Work to do: Reproduce each line from the first in the data through the line that contains "canopy_seat_r = 9.5" exactly; give nothing else.

Available data:
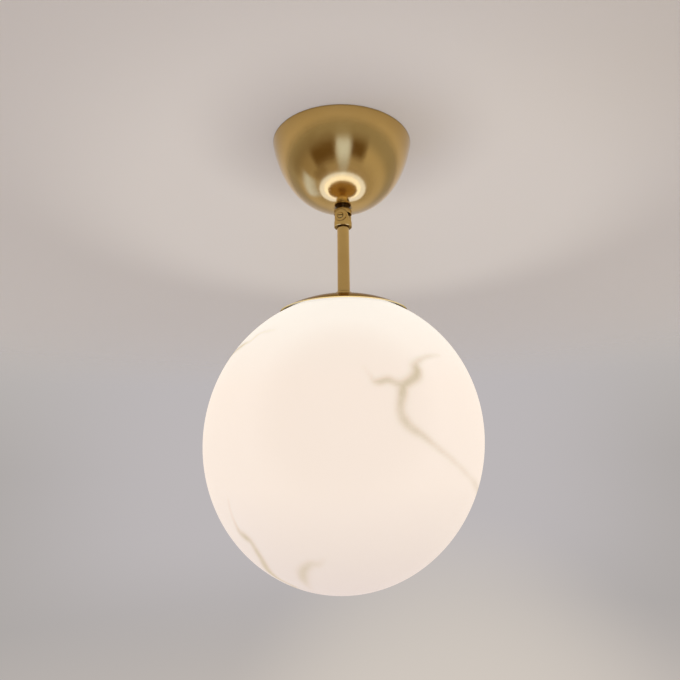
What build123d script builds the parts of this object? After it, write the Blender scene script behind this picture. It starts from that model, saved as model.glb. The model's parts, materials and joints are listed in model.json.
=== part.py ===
from build123d import *
import math
import os

os.makedirs("parts", exist_ok=True)

# A ceiling light: a glass globe under a brass stem, swivel and canopy.
# The origin is on the ceiling plane, on the axis of the light, and Z points up.

# Clearances
thread_gap = 0.05
slip_gap = 0.3
running_gap = 0.05

# Threaded tube that carries everything, M10 x 1
tube_r = 5.0
tube_bore_r = 3.5
nut_across = 14.0
nut_t = 3.0

# Ceiling bracket
bracket_w = 22.0
bracket_t = 2.0
bracket_drop = 11.0
bracket_half_span = 35.0
foot_len = 20.0
slot_spacing = 92.0
slot_len = 12.0
slot_w = 5.0
tube_above_nut = 1.5
washer_t = 0.8
washer_r = 9.0
washer_teeth = 12

# Terminal block and earth screw
pole_pitch = 9.0
pole_count = 3
block_len = 15.0
block_lug_len = 5.6
block_lug_w = 8.0
block_base_h = 6.0
barrel_r = 4.2
terminal_bore_r = 1.6
terminal_tube_r = 2.8
terminal_x = -21.5
terminal_screw_x = 4.0
terminal_screw_r = 1.5
block_screw_head_r = 2.6
earth_x = 22.0
earth_r = 2.0
earth_head_r = 3.8
earth_head_h = 2.6
clamp_half = 4.5
clamp_t = 1.0

# Canopy
canopy_r = 78.1
canopy_h = 77.0
canopy_t = 1.0
canopy_lean = 14.8
canopy_wall_pull = 69.0
canopy_bowl_pull = 21.8
canopy_seat_r = 9.5

# Swivel
neck_r = 6.6
neck_h = 3.5
body_r = 9.4
shoulder_to_pivot = 9.5
pivot_to_foot = 10.5
tongue_r = 7.6
pocket_gap = 0.4
saddle_h = 4.5
lap_gap = 0.6
boss_r = 6.15
boss_proud = 0.5
pivot_r = 2.0
chamber_inner_r = 3.2
chamber_outer_r = 5.4
chamber_depth = 3.0
wire_way_r = 1.6
wire_way_y = 2.3
head_r = 3.2
head_h = 1.8
head_sink = 0.8
pivot_nut_across = 7.0
pivot_nut_t = 2.4
friction_ring_r = 7.3
friction_ring_bore_r = 5.8
spigot_len = 8.0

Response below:
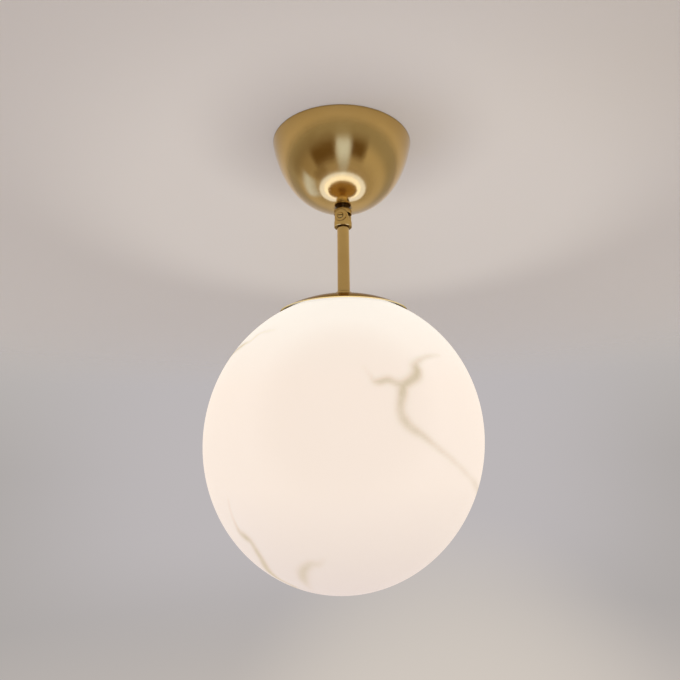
What build123d script builds the parts of this object? After it, write the Blender scene script behind this picture. It starts from that model, saved as model.glb. The model's parts, materials and joints are listed in model.json.
=== part.py ===
from build123d import *
import math
import os

os.makedirs("parts", exist_ok=True)

# A ceiling light: a glass globe under a brass stem, swivel and canopy.
# The origin is on the ceiling plane, on the axis of the light, and Z points up.

# Clearances
thread_gap = 0.05
slip_gap = 0.3
running_gap = 0.05

# Threaded tube that carries everything, M10 x 1
tube_r = 5.0
tube_bore_r = 3.5
nut_across = 14.0
nut_t = 3.0

# Ceiling bracket
bracket_w = 22.0
bracket_t = 2.0
bracket_drop = 11.0
bracket_half_span = 35.0
foot_len = 20.0
slot_spacing = 92.0
slot_len = 12.0
slot_w = 5.0
tube_above_nut = 1.5
washer_t = 0.8
washer_r = 9.0
washer_teeth = 12

# Terminal block and earth screw
pole_pitch = 9.0
pole_count = 3
block_len = 15.0
block_lug_len = 5.6
block_lug_w = 8.0
block_base_h = 6.0
barrel_r = 4.2
terminal_bore_r = 1.6
terminal_tube_r = 2.8
terminal_x = -21.5
terminal_screw_x = 4.0
terminal_screw_r = 1.5
block_screw_head_r = 2.6
earth_x = 22.0
earth_r = 2.0
earth_head_r = 3.8
earth_head_h = 2.6
clamp_half = 4.5
clamp_t = 1.0

# Canopy
canopy_r = 78.1
canopy_h = 77.0
canopy_t = 1.0
canopy_lean = 14.8
canopy_wall_pull = 69.0
canopy_bowl_pull = 21.8
canopy_seat_r = 9.5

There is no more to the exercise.